*TASK DETAILS*
In the listing below, find the line with "# The origin", then repeat exactly every line from the top through that one.

:: DATA SEGMENT ::

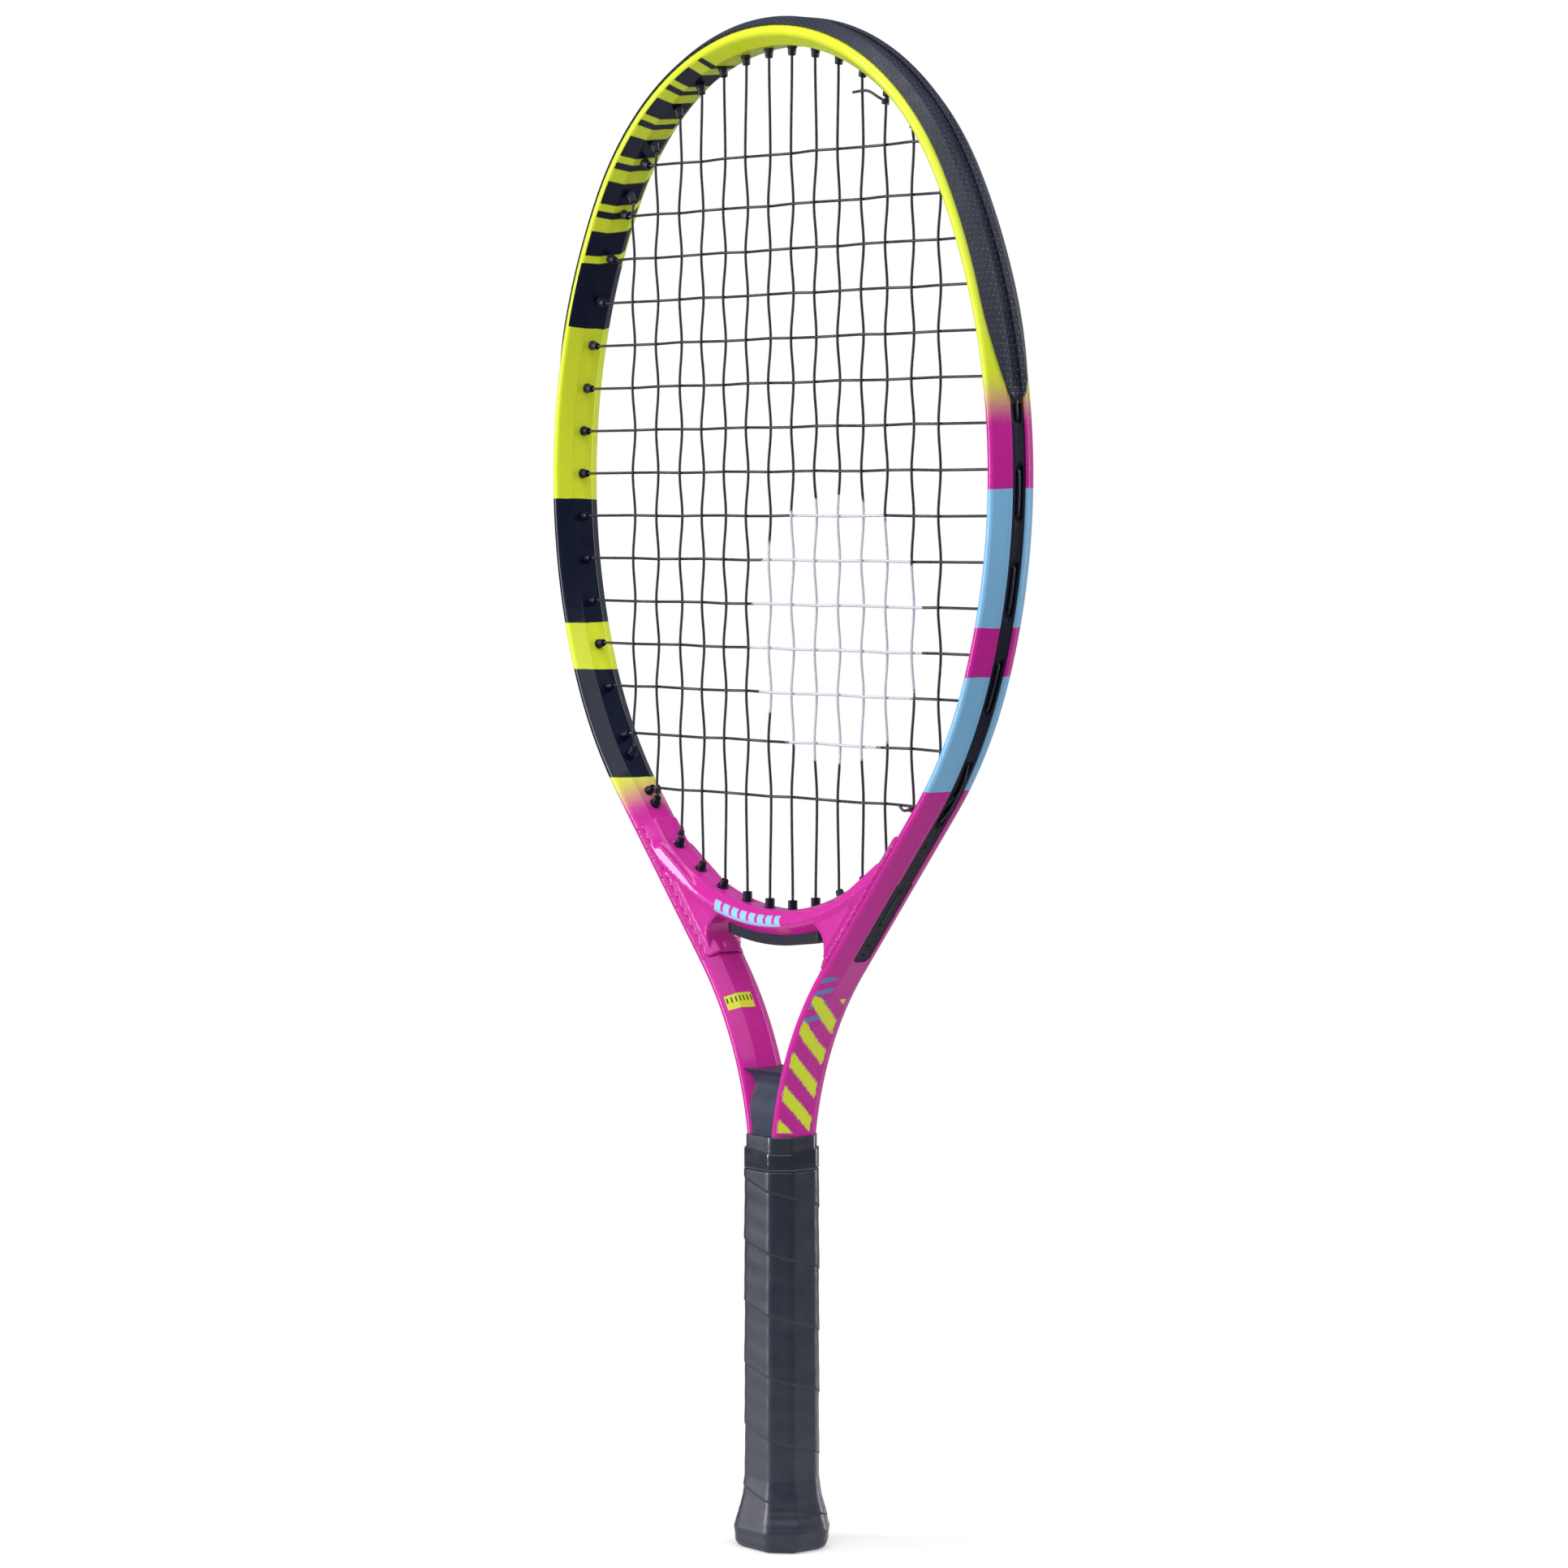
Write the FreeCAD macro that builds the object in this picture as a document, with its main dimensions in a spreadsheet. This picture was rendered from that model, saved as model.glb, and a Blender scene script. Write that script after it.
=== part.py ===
import FreeCAD, Part
import math
import os
import Sketcher
from FreeCAD import Matrix, Placement, Vector

# Junior tennis racket. X runs across the string plane, -Y is the front face, +Z up the racket.
# The origin is the middle of the butt's end face. Millimetres and degrees.

SIZES = [
    ("total_length", 533.4, "butt face to the top of the bumper guard"),
    # hairpin tube: tangent arcs from the top of the head down to the parallel shafts
    ("crown_radius", 107.5, "centreline radius at the top of the head"),
    ("crown_turn", 59.7, "degrees turned by each half of the crown"),
    ("shoulder_radius", 199.0, "centreline radius along the side"),
    ("shoulder_turn", 50.4, "degrees turned along the side"),
    ("cheek_radius", 146.0, "centreline radius below the widest part"),
    ("cheek_turn", 20.2, "degrees turned below the widest part"),
    ("neck_radius", 118.0, "reverse bend that brings the shafts parallel"),
    ("shaft_spacing", 10.8, "between the shafts' centrelines in the handle"),
    ("tube_width", 9.0, "tube across the hitting plane, flat to flat"),
    ("tube_depth", 18.8, "tube through the hitting plane, nose to nose"),
    ("tube_flat", 8.6, "width of the inner and outer flats"),
    ("tube_wall", 1.1, "wall of the aluminium tube"),
    ("nose_round", 2.0, "radius on the front and rear noses"),
    ("groove_width", 5.8, "outer groove that holds the grommet strips"),
    ("groove_depth", 1.8, "depth of that groove"),
    ("tail_groove_width", 7.4, "groove at the strips' lower tails"),
    ("tube_end", 26.0, "height of the tube's cut ends inside the handle"),
    # strings
    ("string_size", 1.22, "string diameter"),
    ("main_pitch", 12.6, "pitch of the ten inner main strings"),
    ("outer_main_pitch", 13.8, "pitch of the two outer mains on each side"),
    ("first_cross_drop", 41.6, "top of the centreline to the first cross string"),
    ("top_cross_gap", 17.6, "first to second cross string"),
    ("cross_pitch", 15.4, "pitch of the middle cross strings"),
    ("low_cross_gap", 17.1, "last but two to last but one cross string"),
    ("last_cross_gap", 19.2, "last but one to last cross string"),
    ("weave", "=string_size / 2 + 0.04", "crossing strings stand this far off the mid plane"),
    ("knot_size", 2.5, "diameter of a tied-off knot"),
    # grommets, strips and bumper
    ("barrel_size", 3.3, "outer diameter of a grommet barrel"),
    ("barrel_bore", 2.2, "bore of a grommet barrel"),
    ("barrel_reach", 3.3, "barrel beyond the inner surface"),
    ("barrel_lean", 0.4, "0 drills square to the tube, 1 along the string"),
    ("barrel_gap", 0.2, "radial gap between a barrel and its drilled hole"),
    ("strip_floor", 0.65, "strip thickness under the strings"),
    ("strip_rim", 1.55, "strip thickness at its rims"),
    ("channel_width", 3.9, "string channel in strips and bumper"),
    ("bumper_skin", 1.0, "bumper guard thickness over the tube"),
    ("bumper_lip", 4.3, "how far the bumper wraps down each facet"),
    ("bumper_end", 129.0, "top of the centreline down to the bumper's tongue"),
    ("tongue_length", 34.0, "length of the bumper's tapering tongue"),
    ("strip_end", 320.0, "top of the centreline down to the strip's lower end"),
    ("tail_start", 292.0, "top of the centreline down to the strip's wide tail"),
    ("joint_gap", 1.2, "gap between the bumper's tongue and the side strip"),
    ("seat_gap", 0.05, "clearance of a seated piece"),
    # throat bridge
    ("bridge_drop", 304.3, "top of the centreline down to the bridge's upper surface"),
    ("bridge_radius", 95.8, "radius of the bridge's upper surface"),
    ("bridge_height", 8.6, "bridge thickness in the hitting plane"),
    ("bridge_depth", "=tube_depth - 1", "bridge through the hitting plane"),
    ("bridge_flat", 8.4, "width of the bridge's upper and lower flats"),
    ("bridge_edge_round", 0.8, "radius where its flats meet the facets"),
    ("bridge_ridge_round", 2.2, "radius on its front and rear ridges"),
    ("bridge_turn", 45.0, "degrees of bridge each side of the middle"),
    ("wing_top", 276.2, "top of the centreline down to the wings' upper ends"),
    ("wing_end", 321.5, "top of the centreline down to the wings' lower ends"),
    ("wing_skin", 1.8, "wing thickness on the tube's inner flat"),
    ("wing_edge", 0.45, "wing thickness at the tube's ridge"),
    ("web_depth", 15.6, "web that ties bridge and wings, front to rear"),
    ("throat_strip_height", 3.6, "throat grommet strip below the bridge"),
    ("throat_strip_width", 7.8, "throat grommet strip front to rear"),
    ("throat_strip_half_length", 27.0, "middle to end of the throat strip"),
    # wedge, handle and butt
    ("handle_above_neck", 10.0, "neck end up to the top of the handle shells"),
    ("wedge_rise", 30.0, "wedge above the handle shells"),
    ("wedge_depth", "=tube_depth - 1.2", "wedge front to rear"),
    ("scoop_radius", 10.0, "hollow below the top edge of the wedge's faces"),
    ("scoop_depth", 2.4, "how deep the hollow goes"),
    ("scoop_drop", 5.0, "top of the wedge down to the middle of the hollow"),
    ("pallet_width", 23.0, "handle shells across the hitting plane"),
    ("pallet_depth", "=tube_depth + 1.6", "handle shells through the hitting plane"),
    ("pallet_bevel", 5.0, "bevel size of the handle shells"),
    ("split_gap", 0.1, "gap between the two handle shells"),
    ("shaft_gap", 0.1, "clearance of the tube in the handle"),
    ("spigot_width", 20.6, "reduced lower end of the shells, across"),
    ("spigot_depth", 18.0, "reduced lower end of the shells, through"),
    ("spigot_bottom", 4.4, "height of the shells' lower end"),
    ("cap_height", 24.0, "top of the butt cap"),
    ("flare_height", 7.0, "height of the butt's widest part"),
    ("flare", 6.6, "how much wider the butt is than the handle"),
    ("foot_inset", 1.6, "rounding in at the foot of the butt cap"),
    ("cap_wall_gap", 0.1, "clearance of the cap on the shells"),
    ("badge_size", 16.0, "blank disc in the butt's end face"),
    ("badge_depth", 1.2, "thickness of the blank disc"),
    ("wrap_thickness", 1.1, "grip wrap"),
    ("wrap_bottom", 2.6, "lower edge of the wrap on the butt"),
    ("wrap_below_top", 4.7, "wrap's upper edge below the top of the shells"),
    ("collar_width", 23.8, "rubber collar across"),
    ("collar_depth", "=tube_depth + 2.4", "rubber collar through"),
    ("collar_rise", 7.5, "collar above the top of the shells"),
    ("tape_rise", 3.2, "finishing tape above the top of the shells"),
    ("staple_crown", 7.0, "staple crown length"),
    ("staple_wire", 0.7, "staple wire thickness"),
    ("staple_leg", 5.0, "staple leg length"),
    ("staple_height", 14.0, "height of the staples on the butt"),
]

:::

*WRITTEN ANSWER*
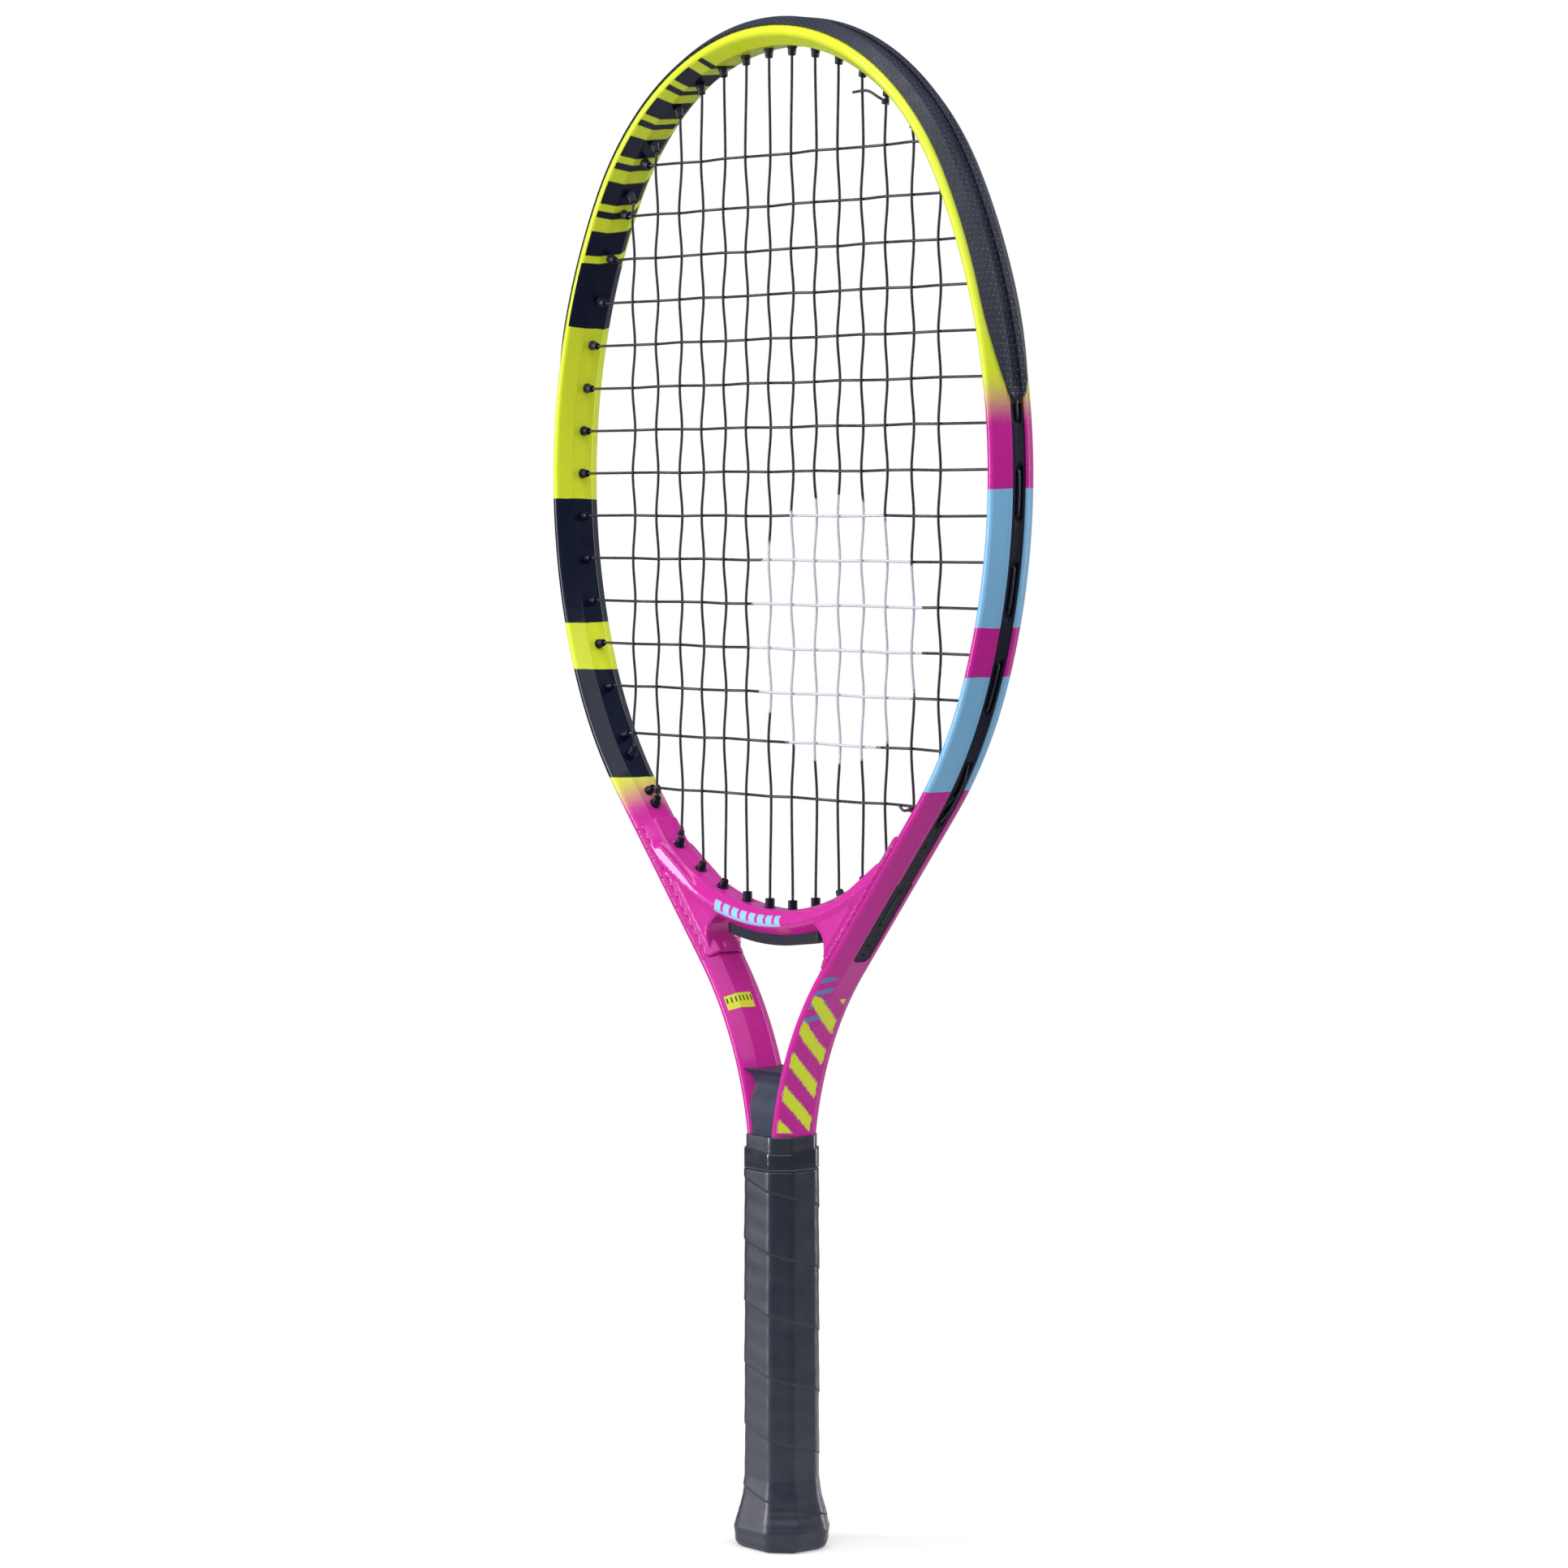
Write the FreeCAD macro that builds the object in this picture as a document, with its main dimensions in a spreadsheet. This picture was rendered from that model, saved as model.glb, and a Blender scene script. Write that script after it.
=== part.py ===
import FreeCAD, Part
import math
import os
import Sketcher
from FreeCAD import Matrix, Placement, Vector

# Junior tennis racket. X runs across the string plane, -Y is the front face, +Z up the racket.
# The origin is the middle of the butt's end face. Millimetres and degrees.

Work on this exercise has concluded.